Mon Feb 8, 2021, 11:03 AM
Feb 2021

from which modern companies model themselves.

ancianita

(36,053 posts)
13. I wonder
Mon Feb 8, 2021, 11:09 AM
Feb 2021

if any books have been written on that. I recall that the first corporations were formed by English kings, and so were "chartered." And this was after England itself split from the Pope through Henry VIII and became The Church of England, with banking, trade and everything secular governments did after that.

Turin_C3PO

(13,975 posts)
14. I just read the excerpt you posted
Mon Feb 8, 2021, 11:14 AM
Feb 2021

and yes, the Church has a lot of influence in our world.

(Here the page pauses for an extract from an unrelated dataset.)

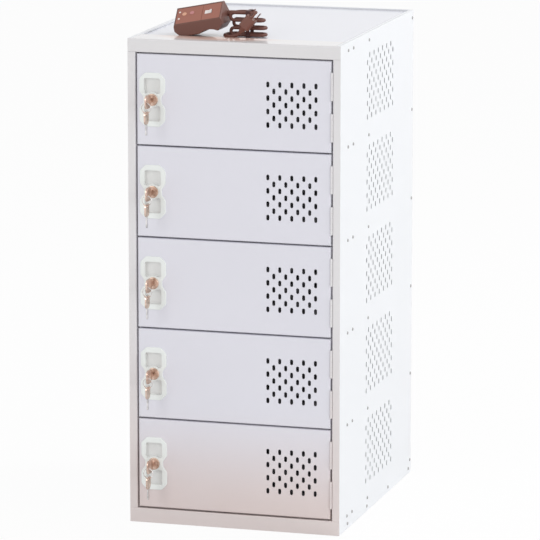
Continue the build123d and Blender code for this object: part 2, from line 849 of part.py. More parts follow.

That’s why it’s so good we have a Pope that seems to give a damn about the future of the earth and creating an economy that is fair, just and works for all people. They’re still behind the times on issues such as women’s rights but hopefully strides will be made in that department sooner rather than later. Also interesting that the Church doesn’t know exactly how much they own.

lindysalsagal

(20,680 posts)
15. All other corporations pay taxes, and submit to government financial audits.
Mon Feb 8, 2021, 11:16 AM
Feb 2021

Try opening a school, day care center, or summer camp that isn't church-based. The regulations will strangle you. But the church has none of that, and they can discriminate against non-believers.

Sorry, but with their lack of abuse transparency, I don't share a rosy view of this corporation.

ancianita

(36,053 posts)
17. Did you read the article? It doesn't sound like it, because nowhere is the Church presented as
Mon Feb 8, 2021, 11:57 AM
Feb 2021

a corporation. As an atheist I'd be the first to go for income taxing churches, or even imposing a wealth tax on them.

But there's no rosy view here, just a noting that a big institution is on board with climate mitigation.

One would think people on DU would be good with any and all participants in climate mitigation, rather than choose or judge who they'll ally with.

pwb

(11,261 posts)
21. All corporations do NOT pay taxes?
Tue Feb 9, 2021, 07:56 AM
Feb 2021

Don't know where you got that notion. Many pay zero tax and get a refund.